Evidence 3 — the slow tail is the same q='*' pathology (Athena, day 18, 3,395 slow bodies)
┌───────────────────────────────────┬────────────────────────────────────────────────────────────────────────────────────┐
│ Attribute │ Value │
├───────────────────────────────────┼────────────────────────────────────────────────────────────────────────────────────┤
│ q='*' │ 2,789 / 3,395 = 82% (rest = single-letter prefix autocomplete: "Pa","M","T","Ja"…) │
├───────────────────────────────────┼────────────────────────────────────────────────────────────────────────────────────┤
│ trackTotalHits=True │ 3,395 / 3,395 (100%) │
├───────────────────────────────────┼────────────────────────────────────────────────────────────────────────────────────┤
│ has collapse │ 3,395 / 3,395 (100%) │
├───────────────────────────────────┼────────────────────────────────────────────────────────────────────────────────────┤
│ limit:1 (pure count-only queries) │ 2,067 — pay a full-corpus count + collapse to return 1 doc │
├───────────────────────────────────┼────────────────────────────────────────────────────────────────────────────────────┤
│ slow-query latency │ p50 1.46 s, p90 1.72 s, p99 3.54 s, max 5.1 s │
├───────────────────────────────────┼────────────────────────────────────────────────────────────────────────────────────┤
│ pod spread │ across all 5 active marqo pods — not a single bad pod │
└───────────────────────────────────┴────────────────────────────────────────────────────────────────────────────────────┘
Identical shape to 06-15 and the Kogan pathology: q='*' HYBRID-lexical + scoreModifiersLexical + 12 searchable attrs + collapse + trackTotalHits. The limit:1 count-only queries (61% of the slow set) are the most wasteful — they exist only to populate a category count in the UI.

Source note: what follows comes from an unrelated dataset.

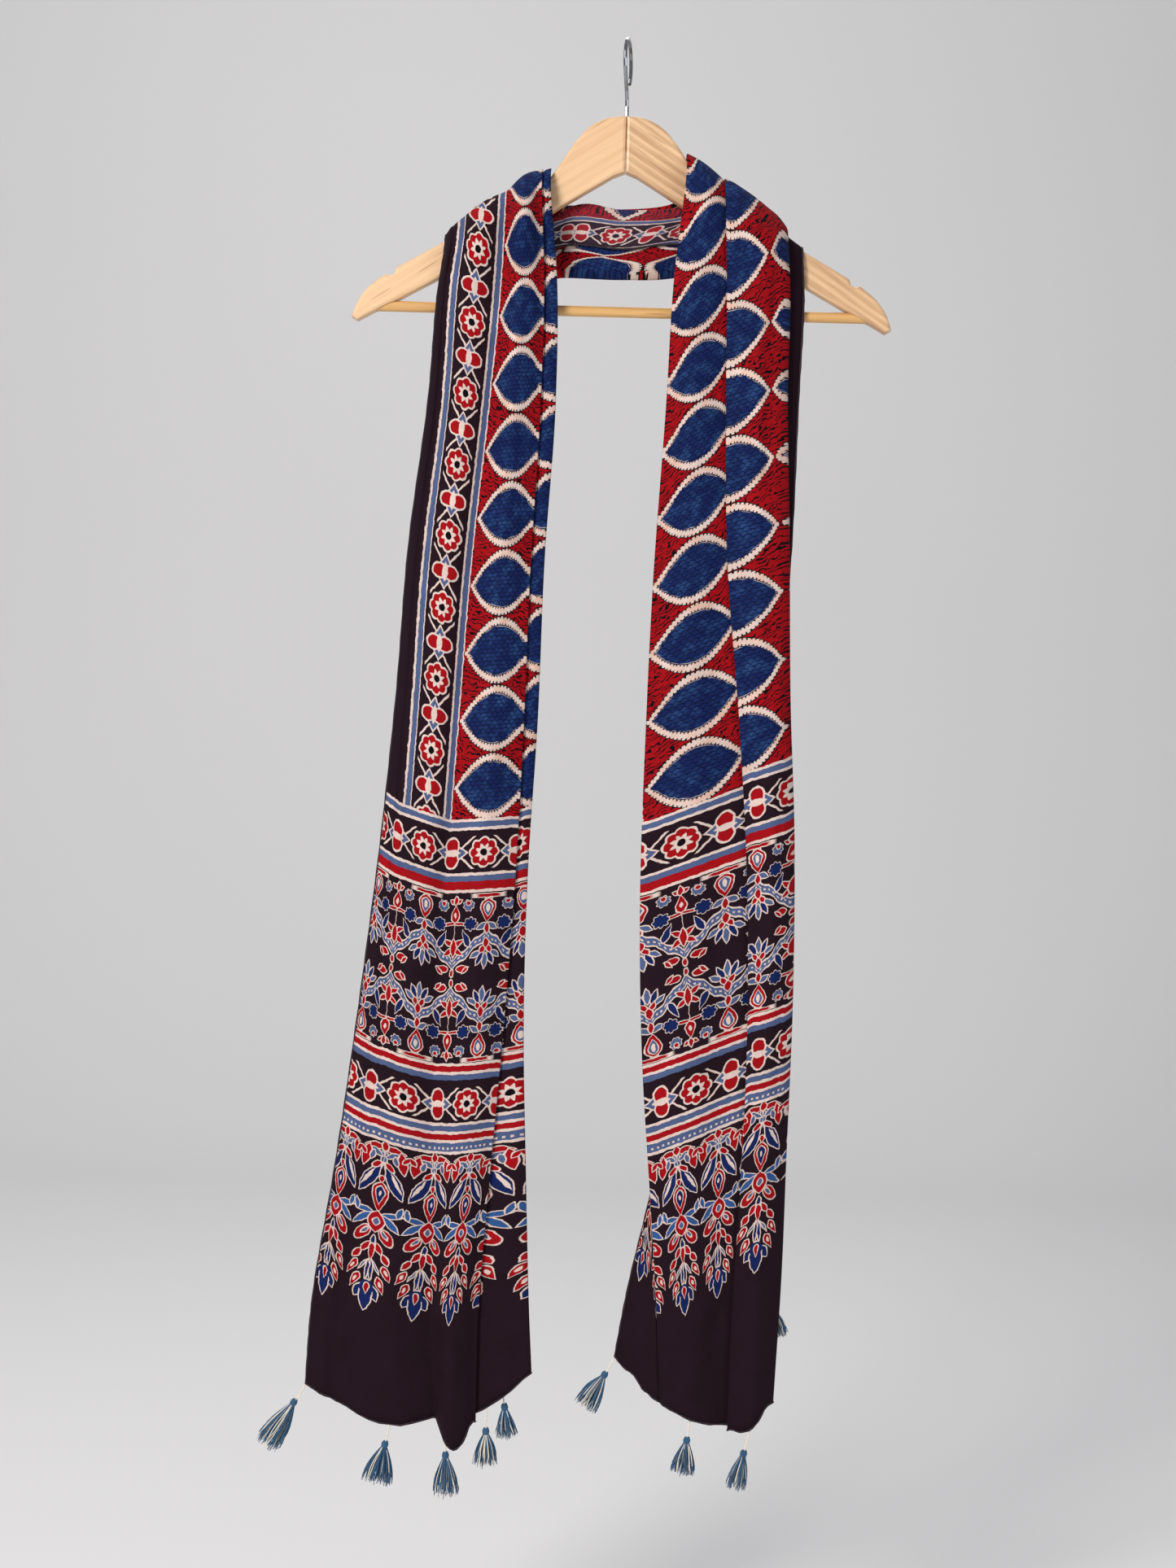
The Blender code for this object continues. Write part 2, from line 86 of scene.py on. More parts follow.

Evidence 4 — no new infra problem; the bulk distribution drifted up with load
5-day business-hours-only p90 (same AMP metric; 06-14 & 06-16 excluded — only ~2–4 req/min, unreliable):
┌────────────┬───────────────┬─────┬────────────────────────────────────────────────────────────────────┐
│ date │ req/min (med) │ p50 │ p90 (med) │
├────────────┼───────────────┼─────┼────────────────────────────────────────────────────────────────────┤
│ 2026-06-15 │ 312 │ 47 │ 138 ← matches the 06-15 HAProxy Tt p90 of 142 ms (cross-validates) │
├────────────┼───────────────┼─────┼────────────────────────────────────────────────────────────────────┤
│ 2026-06-17 │ 380 │ 45 │ 192 │
├────────────┼───────────────┼─────┼────────────────────────────────────────────────────────────────────┤
│ 2026-06-18 │ 428 │ 70 │ 335 │
└────────────┴───────────────┴─────┴────────────────────────────────────────────────────────────────────┘
- Corpus flat (893k → 895k, +0.2%) → the rise is not data growth.
- Live drivers healthy (quiet-time): content CPU 28%, marqo→Vespa p95 75 ms, inflight 2, Vespa's own query_latency_99percentile ~290 ms.
- So the business-hours p90 doubling tracks rising load (+37% traffic; API tier autoscaled 2→5). 3-point trend — worth confirming it holds — but it's the part most likely behind "a bit slow," and it is not the * tail.
Recommended actions
- Kill / cap the q='*' + trackTotalHits pathology (frontend). Especially the 2,067 limit:1 count-only queries — drop or cache trackTotalHits on count queries; paginate the limit:60/100 dumps; trim the 12 searchableAttributesLexical. Effect: overnight p90 spikes (1.4–1.9 s) collapse toward the busy-hour baseline, and p99 drops everywhere. (Same rec as 06-15 — still un-actioned; 3,395 slow bodies on day 18 confirms it's live.)
- For the business-hours p90 creep (138→335 ms), treat it as capacity, not query shape. Watch marqo_vespa_semaphore_wait + content CPU on the 1-min Max during peak; the API tier already scaled 2→5. The * fix won't move it.
- Set the panel expectation: the per-index p90 panel is genuinely misleading off-peak (thin-traffic artifact). For a number that reflects customer pain, read p90 weighted to business hours (or just watch p99, where the * shape lives consistently), not the 24 h panel max.
Caveats
- Assumes the "p90 panel" = histogram_quantile(0.9, marqo_request_duration…{path="/indexes/
/search"}) — the only metric that can yield a per-index p90 (raw Vespa exposes only query_latency_95/99percentile). - 06-15's "142 ms" was HAProxy Tt; the apples-to-apples AMP p90 for 06-15 is 138 ms, so the comparison holds.
- Business-hours trend is 3 reliable days; low-traffic days excluded (same percentile artifact).
- marqo only logs slow (>~1 s) bodies, so the shape census is the >1 s tail; sub-1 s * queries are covered by the histogram bands.